Just like you don’t want to try and close a sale too early, you also don’t want to try and get someone on a demo too quickly.

“The fastest way to ensure your prospects will not meet with you is to invite them to attend a sales demo. Think about it: Who wakes up in the morning, hops in the shower, and imagines how great their day will be if they get called by some salesperson they have never met to attend a sales meeting about a product for which they have no prior knowledge? Sure, they have been visiting your company’s website and you saw that they downloaded an ebook, but inbound lead or not, they don’t know you.

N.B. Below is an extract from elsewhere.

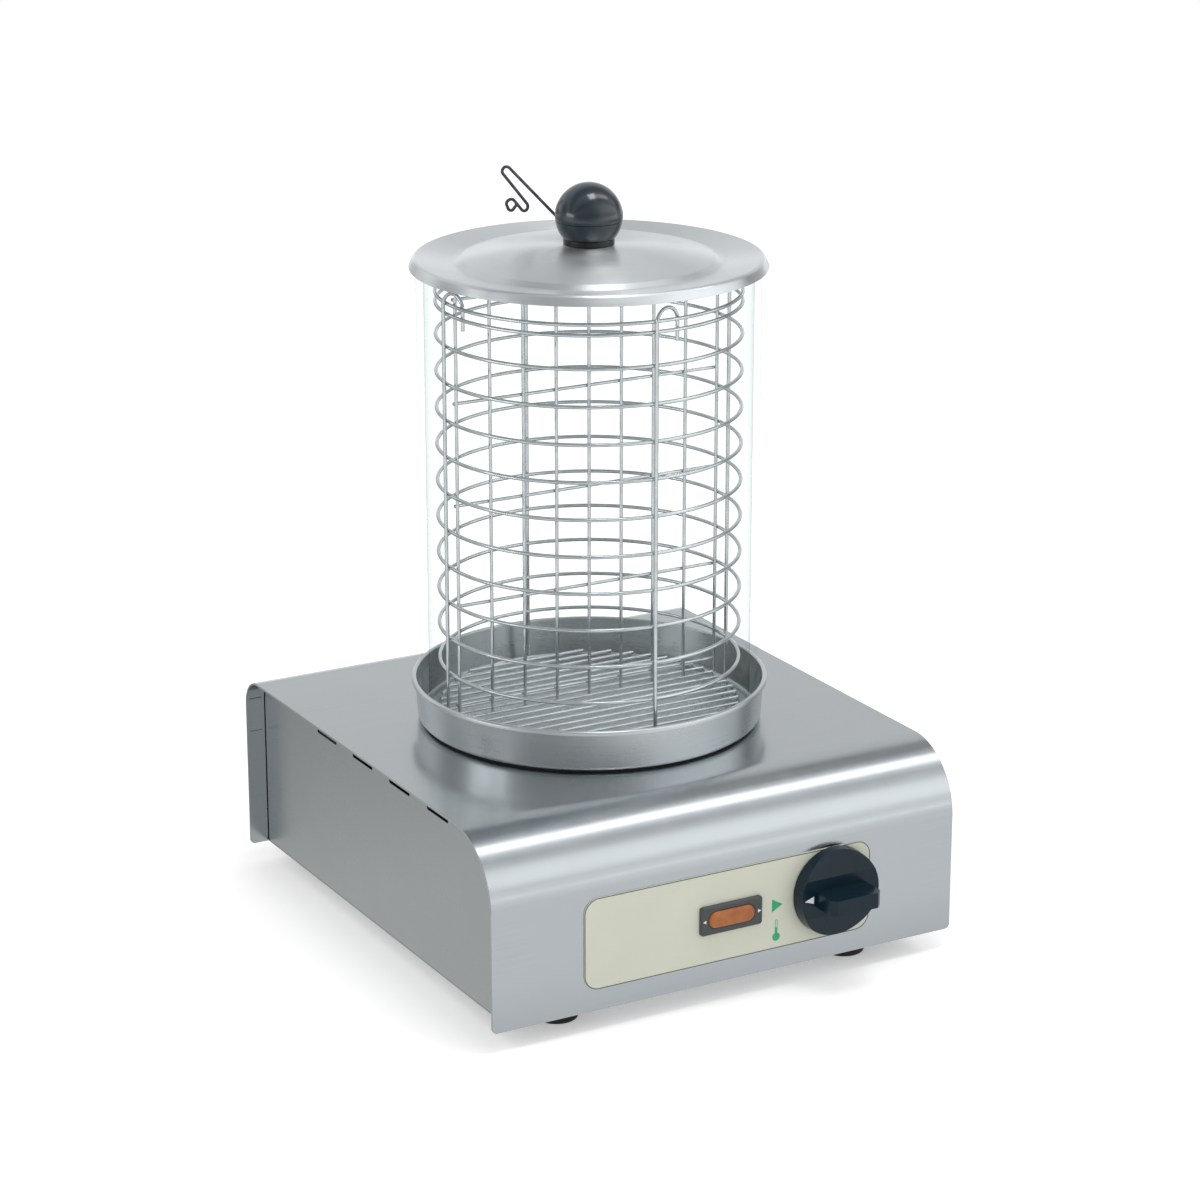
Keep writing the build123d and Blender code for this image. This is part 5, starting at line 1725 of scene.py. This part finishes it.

The sales process is a delicate one, and walking the tightrope between being too aggressive and not aggressive enough is difficult. However, holding back on showing them a demo until they’re absolutely ready is wise. At worst, if you wait too long, they’ll ask for a demo themselves, and the overall goal will still be accomplished.


1. Bring food

If a company is taking a business meeting with you, it’s a pretty safe bet that they already have, or are going to have more meetings with companies that offer a comparable product. While everyone is sure that their product is the best available, and can’t be beat, unfortunately that’s just not the case.

You could give the best pitch possible, but for a variety of reasons, time of the day or chaos at the office, the people you’re presenting to might not be fully engaged. Fortunately, there are always things you can do to stand out and make sure they remember you; one of which is to bring food.

Literally bring food.

The exact item isn’t too important, but make sure that most everyone would be able to enjoy it.. After you leave, they might not be able to recall every talking point that you hit on, but they will remember the sales rep that brought them food. It won’t turn a bad pitch into a great one, and it won’t guarantee that they’ll choose your product, but it certainly doesn’t hurt.

2. Take notes about what they’re saying


Want the customer to know you’re listening? Then take notes. Actual notes. By hand.

“There are a couple reasons to take notes – the first is practical, the second is to build trust. Taking notes throughout the meeting means you won’t leave anything out or forget anything you talked about, but it also shows the client that you’re engaged and focused, and that you take their words seriously.”

Taking notes will also allow you to quote them later on in the meeting. You can “say their words back to them. To make sure you and your client are on the same page, take a few moments throughout your meeting to repeat words back to your client.” It goes a long way to reinforcing that trust that is so important for the relationship to grow.

3. Take your phone out, and immediately turn it off for the duration of the meeting

According to a survey conducted by Forbes, using your phone during a business meeting is a big no-no.

    -86% think it’s inappropriate to answer phone calls during formal meetings

    -84% think it’s inappropriate to write texts or emails during formal meetings

    -75% think it’s inappropriate to read texts or emails during formal meetings

    -66% think it’s inappropriate to write texts or emails during any meetings

Overall, the entire group (which consisted of 554 full-time employees) thought it was inappropriate to use your phone to answer a call, write a text or email, or even read a text or email. Put more simply, they agreed that there doesn’t seem to be an appropriate time to use your phone at all while you’re in a meeting.

Given this information, there’s seemingly no point for you to even have your phone on you during a meeting. Despite the lack of a real need, not only should you bring your phone into a meeting, but you should use it; only as a prop however.

After the initial introductions have been made, and the meeting is about to get underway, it’s time to take out your phone, and shut it down in front of everyone. Turning your phone off will send a direct and clear message that the client is your only priority, and that there won’t be any distractions during the meeting.